Relations between India and Pakistan, however, are by comparison extremely unstable, both because of their internal contradictions and the multiple sources of regional conflict. The moves of the BJP government, adventurist even from a capitalist point of view, are a warning of what may develop in the future.

In is futile, however, to call for capitalist governments to declare a moratorium on further tests, let alone to renounce their nuclear arsenals. The capitalist ruling class will always seek to defend its interests – wealth, power, territory and international prestige – through the accumulation of arms. If they can commandeer the necessary resources and technology, they will not hesitate to develop nuclear weapons. The only pressure which can check the development of nuclear weapons is the pressure of mass working-class movements. Ultimately, however, it is only the overthrow of feudal and capitalist rulers which can eradicate the parasitic growth of military forces and the nightmare scenario of nuclear destruction.

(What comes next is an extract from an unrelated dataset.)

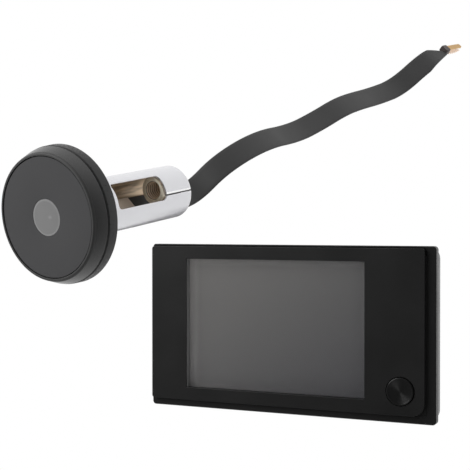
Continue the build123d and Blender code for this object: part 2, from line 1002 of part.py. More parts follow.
def report_cable():
    line = route_line()
    expected = cable_width * cable_thick * line.length
    print("cable bend radii, mm:", [round(radius, 1) for radius in route_radii()])
    print("cable length, mm:", round(line.length, 2))
    print("its volume over section times length:", round(ribbon_cable().volume / expected, 4))
    for point in route_points():
        x, y, z = (outdoor_seat * Pos(point)).position
        print("route point, mm:", round(x, 2), round(y, 2), round(z, 2))


os.makedirs("parts", exist_ok=True)
for piece_name, make in monitor_pieces.items():
    save(piece_name, make(), Pos(0, 0, 0))
for piece_name, make in outdoor_pieces.items():
    save(piece_name, make(), outdoor_seat)
report_cable()
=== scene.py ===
import bpy
import bmesh
import math
from mathutils import Matrix, Vector, geometry


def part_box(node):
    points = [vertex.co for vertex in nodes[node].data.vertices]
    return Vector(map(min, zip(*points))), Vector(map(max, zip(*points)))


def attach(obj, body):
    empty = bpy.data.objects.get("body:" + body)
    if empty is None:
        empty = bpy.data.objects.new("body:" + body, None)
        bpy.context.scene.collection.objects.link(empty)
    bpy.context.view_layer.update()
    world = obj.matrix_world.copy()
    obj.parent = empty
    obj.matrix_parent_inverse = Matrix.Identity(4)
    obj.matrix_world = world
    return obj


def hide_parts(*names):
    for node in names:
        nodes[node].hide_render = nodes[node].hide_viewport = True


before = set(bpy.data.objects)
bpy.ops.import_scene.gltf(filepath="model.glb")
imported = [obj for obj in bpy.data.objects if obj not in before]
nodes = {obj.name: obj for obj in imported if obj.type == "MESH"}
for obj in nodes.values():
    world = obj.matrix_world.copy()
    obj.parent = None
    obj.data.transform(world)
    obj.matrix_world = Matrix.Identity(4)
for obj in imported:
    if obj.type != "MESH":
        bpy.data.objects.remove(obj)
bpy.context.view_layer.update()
print("frame loaded")

mm = 0.001
scene = bpy.context.scene


# Camera: it stands to the right of the monitor, about level with it

camera = {
    "place": (0.1494, -0.4042, 0.0414),
    "turn": 24.06,
    "down": 0.63,
    "lens": 80.9,
    "sensor": 36.0,
    "nearest": 0.01,
    "farthest": 20.0,
}


def makeCamera(values):
    data = bpy.data.cameras.new("viewCamera")
    data.lens = values["lens"]
    data.sensor_width = values["sensor"]
    data.clip_start = values["nearest"]
    data.clip_end = values["farthest"]
    made = bpy.data.objects.new("viewCamera", data)
    made.location = values["place"]
    made.rotation_euler = (math.radians(90 - values["down"]), 0, math.radians(values["turn"]))
    scene.collection.objects.link(made)
    scene.camera = made


makeCamera(camera)


# Node building: a socket that takes part in sums, and a material that grows from it


class Flow:
    def __init__(self, paint, socket):
        self.paint = paint
        self.socket = socket

    def sum(self, operation, first, second):
        return self.paint.node("ShaderNodeMath", {"operation": operation}, {0: first, 1: second})

    def __add__(self, other):
        return self.sum("ADD", self, other)

    def __radd__(self, other):
        return self.sum("ADD", other, self)

    def __sub__(self, other):
        return self.sum("SUBTRACT", self, other)

    def __rsub__(self, other):
        return self.sum("SUBTRACT", other, self)

    def __mul__(self, other):
        return self.sum("MULTIPLY", self, other)

    def __rmul__(self, other):
        return self.sum("MULTIPLY", other, self)

    def __abs__(self):
        return self.sum("ABSOLUTE", self, 0.0)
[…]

Throughout the Asian sub-continent, as in other regions, there are millions of workers who bitterly resent the profligate and aggressive nuclear egotism of their ruling classes. In the coming period we must strive to build the necessary fighting, socialist organisations to give expression to this anger and the desire for a society built on the common interests of working people, freed from the poison of nationalism, communalism, and all other divisions of race, religion and gender used by the capitalists to divide and rule.